Pierwszy mostek na ferracie Nun's Rock | Formacje skalne żywcem wycięte z Błędnych Skał
Drugi mostek linowy | Drugi mostek z trochę innej perspektywy
Widok ze szczytu - miejsca, gdzie kończyła się ferrata. Stąd widać było nawet elektrownię Turów.

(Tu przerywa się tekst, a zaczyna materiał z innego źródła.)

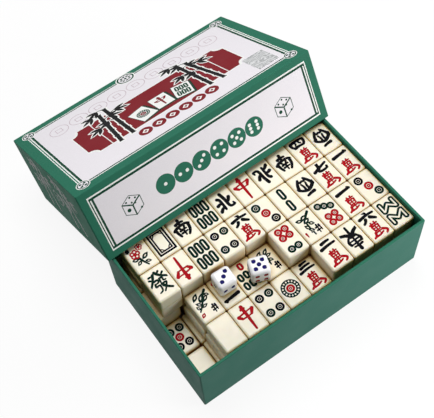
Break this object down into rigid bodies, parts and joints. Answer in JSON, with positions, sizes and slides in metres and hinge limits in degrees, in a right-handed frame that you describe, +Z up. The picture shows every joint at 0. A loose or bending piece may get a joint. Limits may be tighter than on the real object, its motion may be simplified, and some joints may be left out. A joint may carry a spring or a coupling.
{
  "type": "mahjong case",
  "caption": "Two-piece rigid board game box: an open tray stacked with small mahjong tiles and two dice, with its deep lid leaning on the tray.",
  "frame": {"origin": "middle of the tray's underside, on the surface it stands on", "axes": "+X along the tray to its right end, +Y from the open front row towards the leaning lid, +Z up"},
  "size_m": [0.1678, 0.2052, 0.0904],
  "materials": {
    "greyboard": "bare greyboard, 1.5 mm, pressed paper pulp",
    "stay_paper": "gummed kraft paper stay",
    "green_wrap": "art paper printed green, matt film laminated",
    "silver_foil": "silver foil sticker, satin",
    "tile_resin": "cream melamine resin, tumbled to a satin polish, engraved and painted faces",
    "dice_resin": "white acrylic resin, polished, drilled and painted pips"
  },
  "bodies": {
    "tray": {"tray_board": "greyboard", "tray_corner_stays": "stay_paper", "tray_wrap": "green_wrap", "tile_row2_col05": "tile_resin", "tiles_row1_from_col02": "tile_resin", "tiles_row1_from_col07": "tile_resin", "tiles_row2_from_col02": "tile_resin", "tiles_row2_from_col06": "tile_resin", "tiles_row3_from_col01": "tile_resin", "tiles_row4_from_col01": "tile_resin"},
    "lid": {"lid_board": "greyboard", "lid_corner_stays": "stay_paper", "lid_wrap": "green_wrap", "lid_seal": "silver_foil"},
    "tile_row1_col01": {"tile_row1_col01": "tile_resin"},
    "tile_row1_col02": {"tile_row1_col02": "tile_resin"},
    "tile_row1_col03": {"tile_row1_col03": "tile_resin"},
    "tile_row1_col04": {"tile_row1_col04": "tile_resin"},
    "tile_row1_col05": {"tile_row1_col05": "tile_resin"},
    "tile_row1_col06": {"tile_row1_col06": "tile_resin"},
    "tile_row1_col07": {"tile_row1_col07": "tile_resin"},
    "tile_row1_col08": {"tile_row1_col08": "tile_resin"},
    "tile_row1_col09": {"tile_row1_col09": "tile_resin"},
    "tile_row1_col10": {"tile_row1_col10": "tile_resin"},
    "tile_row2_col01": {"tile_row2_col01": "tile_resin"},
    "tile_row2_col02": {"tile_row2_col02": "tile_resin"},
    "tile_row2_col03": {"tile_row2_col03": "tile_resin"},
    "tile_row2_col04": {"tile_row2_col04": "tile_resin"},
    "tile_row2_col06": {"tile_row2_col06": "tile_resin"},
    "tile_row2_col07": {"tile_row2_col07": "tile_resin"},
    "tile_row2_col08": {"tile_row2_col08": "tile_resin"},
    "tile_row2_col09": {"tile_row2_col09": "tile_resin"},
    "tile_row2_col10": {"tile_row2_col10": "tile_resin"},
    "tile_row3_col01": {"tile_row3_col01": "tile_resin"},
    "tile_row3_col02": {"tile_row3_col02": "tile_resin"},
    "tile_row3_col03": {"tile_row3_col03": "tile_resin"},
    "tile_row3_col04": {"tile_row3_col04": "tile_resin"},
    "tile_row3_col05": {"tile_row3_col05": "tile_resin"},
    "tile_row3_col06": {"tile_row3_col06": "tile_resin"},
    "tile_row3_col07": {"tile_row3_col07": "tile_resin"},
    "tile_row3_col08": {"tile_row3_col08": "tile_resin"},
    "tile_row3_col09": {"tile_row3_col09": "tile_resin"},
    "tile_row3_col10": {"tile_row3_col10": "tile_resin"},
    "die_a": {"die_a": "dice_resin"},
    "die_b": {"die_b": "dice_resin"}
  },
  "joints": [
    {"name": "lid_lift", "type": "slide", "parent": "tray", "child": "lid", "axis": [0, 0, 1], "range_m": [0, 0.12]},
    {"name": "lift_tile_row1_col01", "type": "slide", "parent": "tray", "child": "tile_row1_col01", "axis": [0, 0, 1], "range_m": [0, 0.06]},
    {"name": "lift_tile_row1_col02", "type": "slide", "parent": "tray", "child": "tile_row1_col02", "axis": [0, 0, 1], "range_m": [0, 0.06]},
    {"name": "lift_tile_row1_col03", "type": "slide", "parent": "tray", "child": "tile_row1_col03", "axis": [0, 0, 1], "range_m": [0, 0.06]},
    {"name": "lift_tile_row1_col04", "type": "slide", "parent": "tray", "child": "tile_row1_col04", "axis": [0, 0, 1], "range_m": [0, 0.06]},
    {"name": "lift_tile_row1_col05", "type": "slide", "parent": "tray", "child": "tile_row1_col05", "axis": [0, 0, 1], "range_m": [0, 0.06]},
    {"name": "lift_tile_row1_col06", "type": "slide", "parent": "tray", "child": "tile_row1_col06", "axis": [0, 0, 1], "range_m": [0, 0.06]},
    {"name": "lift_tile_row1_col07", "type": "slide", "parent": "tray", "child": "tile_row1_col07", "axis": [0, 0, 1], "range_m": [0, 0.06]},
    {"name": "lift_tile_row1_col08", "type": "slide", "parent": "tray", "child": "tile_row1_col08", "axis": [0, 0, 1], "range_m": [0, 0.06]},
    {"name": "lift_tile_row1_col09", "type": "slide", "parent": "tray", "child": "tile_row1_col09", "axis": [0, 0, 1], "range_m": [0, 0.06]},
    {"name": "lift_tile_row1_col10", "type": "slide", "parent": "tray", "child": "tile_row1_col10", "axis": [0, 0, 1], "range_m": [0, 0.06]},
    {"name": "lift_tile_row2_col01", "type": "slide", "parent": "tray", "child": "tile_row2_col01", "axis": [0, 0, 1], "range_m": [0, 0.06]},
    {"name": "lift_tile_row2_col02", "type": "slide", "parent": "tray", "child": "tile_row2_col02", "axis": [0, 0, 1], "range_m": [0, 0.06]},
    {"name": "lift_tile_row2_col03", "type": "slide", "parent": "tray", "child": "tile_row2_col03", "axis": [0, 0, 1], "range_m": [0, 0.06]},
    {"name": "lift_tile_row2_col04", "type": "slide", "parent": "tray", "child": "tile_row2_col04", "axis": [0, 0, 1], "range_m": [0, 0.06]},
    {"name": "lift_tile_row2_col06", "type": "slide", "parent": "tray", "child": "tile_row2_col06", "axis": [0, 0, 1], "range_m": [0, 0.06]},
    {"name": "lift_tile_row2_col07", "type": "slide", "parent": "tray", "child": "tile_row2_col07", "axis": [0, 0, 1], "range_m": [0, 0.06]},
    {"name": "lift_tile_row2_col08", "type": "slide", "parent": "tray", "child": "tile_row2_col08", "axis": [0, 0, 1], "range_m": [0, 0.06]},
    {"name": "lift_tile_row2_col09", "type": "slide", "parent": "tray", "child": "tile_row2_col09", "axis": [0, 0, 1], "range_m": [0, 0.06]},
    {"name": "lift_tile_row2_col10", "type": "slide", "parent": "tray", "child": "tile_row2_col10", "axis": [0, 0, 1], "range_m": [0, 0.06]},
    {"name": "lift_tile_row3_col01", "type": "slide", "parent": "tray", "child": "tile_row3_col01", "axis": [0, 0, 1], "range_m": [0, 0.06]},
    {"name": "lift_tile_row3_col02", "type": "slide", "parent": "tray", "child": "tile_row3_col02", "axis": [0, 0, 1], "range_m": [0, 0.06]},
    {"name": "lift_tile_row3_col03", "type": "slide", "parent": "tray", "child": "tile_row3_col03", "axis": [0, 0, 1], "range_m": [0, 0.06]},
    {"name": "lift_tile_row3_col04", "type": "slide", "parent": "tray", "child": "tile_row3_col04", "axis": [0, 0, 1], "range_m": [0, 0.06]},
    {"name": "lift_tile_row3_col05", "type": "slide", "parent": "tray", "child": "tile_row3_col05", "axis": [0, 0, 1], "range_m": [0, 0.06]},
    {"name": "lift_tile_row3_col06", "type": "slide", "parent": "tray", "child": "tile_row3_col06", "axis": [0, 0, 1], "range_m": [0, 0.06]},
    {"name": "lift_tile_row3_col07", "type": "slide", "parent": "tray", "child": "tile_row3_col07", "axis": [0, 0, 1], "range_m": [0, 0.06]},
    {"name": "lift_tile_row3_col08", "type": "slide", "parent": "tray", "child": "tile_row3_col08", "axis": [0, 0, 1], "range_m": [0, 0.06]},
    {"name": "lift_tile_row3_col09", "type": "slide", "parent": "tray", "child": "tile_row3_col09", "axis": [0, 0, 1], "range_m": [0, 0.06]},
    {"name": "lift_tile_row3_col10", "type": "slide", "parent": "tray", "child": "tile_row3_col10", "axis": [0, 0, 1], "range_m": [0, 0.06]},
    {"name": "lift_die_a", "type": "slide", "parent": "tile_row2_col03", "child": "die_a", "axis": [0, 0, 1], "range_m": [0, 0.03]},
    {"name": "lift_die_b", "type": "slide", "parent": "tile_row2_col04", "child": "die_b", "axis": [0, 0, 1], "range_m": [0, 0.03]}
  ]
}
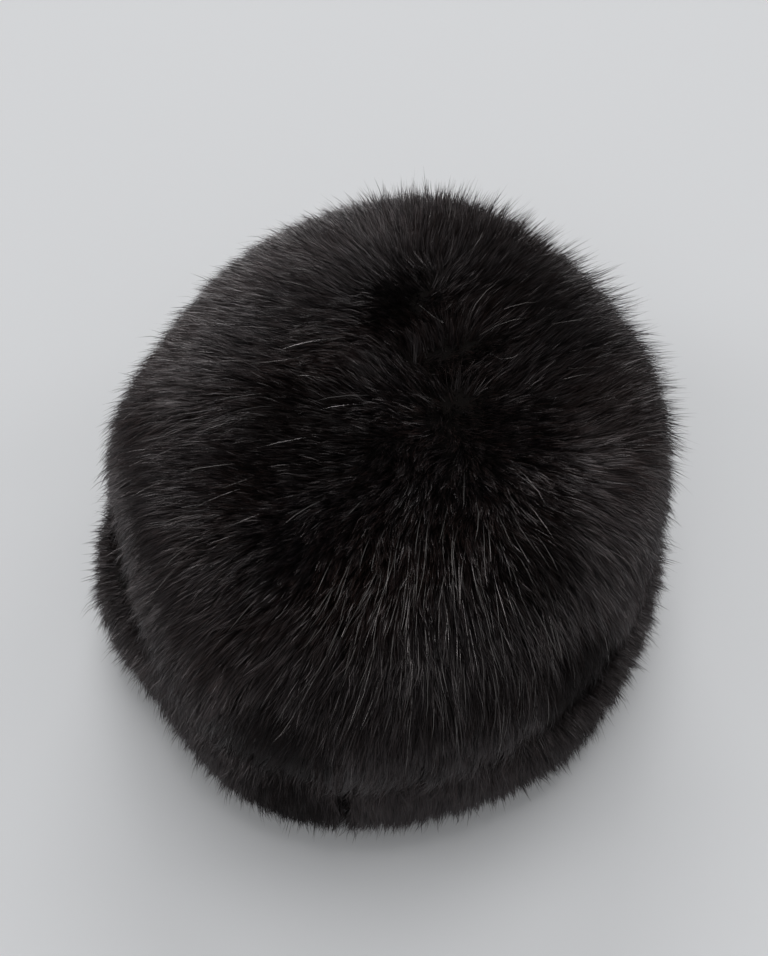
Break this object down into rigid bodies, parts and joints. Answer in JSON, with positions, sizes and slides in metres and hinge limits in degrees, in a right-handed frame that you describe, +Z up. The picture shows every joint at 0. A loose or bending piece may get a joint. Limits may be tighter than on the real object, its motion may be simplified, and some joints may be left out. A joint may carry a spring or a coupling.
{
  "type": "mink fur hat",
  "caption": "Round domed fur hat with a turned-up fur band, hollow below for a head, resting on its rolled lower edge.",
  "frame": {"origin": "middle of the footprint, on the surface that the hat rests on", "axes": "+Z up, +Y towards the front of the hat, -Y the centre back where the band's two ends meet, +X towards the wearer's right"},
  "size_m": [0.2268, 0.2568, 0.1279],
  "materials": {
    "hide": "matt suede side of a dressed pelt",
    "crown_pile": "glossy near-black brown mink fur",
    "band_pile": "glossy near-black brown mink fur"
  },
  "bodies": {
    "root": {"crown_hide": "hide", "crown_fur": "crown_pile", "band_hide": "hide", "band_fur": "band_pile"}
  },
  "joints": []
}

Z Jonsdorfu udaliśmy się kolejne 15km na ostatnią już ferratę zaplanowaną na ten dzień. Było już dość późno (ok 15.30), dlatego musieliśmy trochę sprężyć ruchy, bo trzeba było nie tylko dotrzeć do Oybina, ale też znaleźć ferratę Alpiner Grat i jeszcze ją przejść. No i zejść przed zmrokiem. Do Oybina trafiliśmy szybko, ale tutaj trochę pobłądziliśmy zanim dotarliśmy pod ferratę (z małą pomocą lokalnego biura turystycznego). Po drodze jeszcze minęliśmy niezwykle ciekawe formacje skalne przypominające ludzkie głowy i twarze. Bardzo szybko jednak weszliśmy na ferratę, bo na niebie był już zachód slońca. Ruszyliśmy szybko i sprawnie, choć wyceniona jest ona też na C/D. Najtrudniejsze są chyba jednak początkowe odcinki. Zaraz na starcie trzeba sforsować trzy dość mocno oddalone od siebie klamry, a potem lekko strawersować skałę, by dopiero wspiąć się wyżej. Największą chyba trudnością tej ferraty jest wspinanie się w ciągłej ekspozycji. Nie ma tu żadnych kominów, ani rynien. Cały czas nalezy sie wspinać, mając za sobą dość solidny luft. Różnica wysokości na ferracie to ok 60m, podczas, gdy jej długość to 100m. Tak naprawdę jednak wysokości nabiera się w początkowych 80 metrach, gdzie wspinamy się niemal pionowo, aż do wyjścia na mini-grań. Tam znajduje się puszka z zeszytem, w którym można się wpisać i skąd już niemal po płaskim dochodzi się do końca ferraty. Należy jednak uważać, bo choć końcowy fragment nie prowadzi wysoko w górę, to ekspozycja jest tutaj dość znaczna – z obu stron. Udało nam się szczęśliwie zejść z ferraty o zmierzchu, skąd wygodną ścieżką wróciliśmy do parkingu. Był to ostatni element w planie na ten dzień. Po szybkim rozszpejeniu i przebraniu ruszyliśmy w drogę powrotną do Wrocławia, w którym byliśmy zaraz po 20.
Skała w Oybinie. Ale to nie na nią prowadzi ferrata Alpiner Grat.
Skała, na którą poprowadzona jest ferrata. Start jest z prawej strony, wyprowadza tylko na widoczną niższą grań, pomijając wejście na turnię.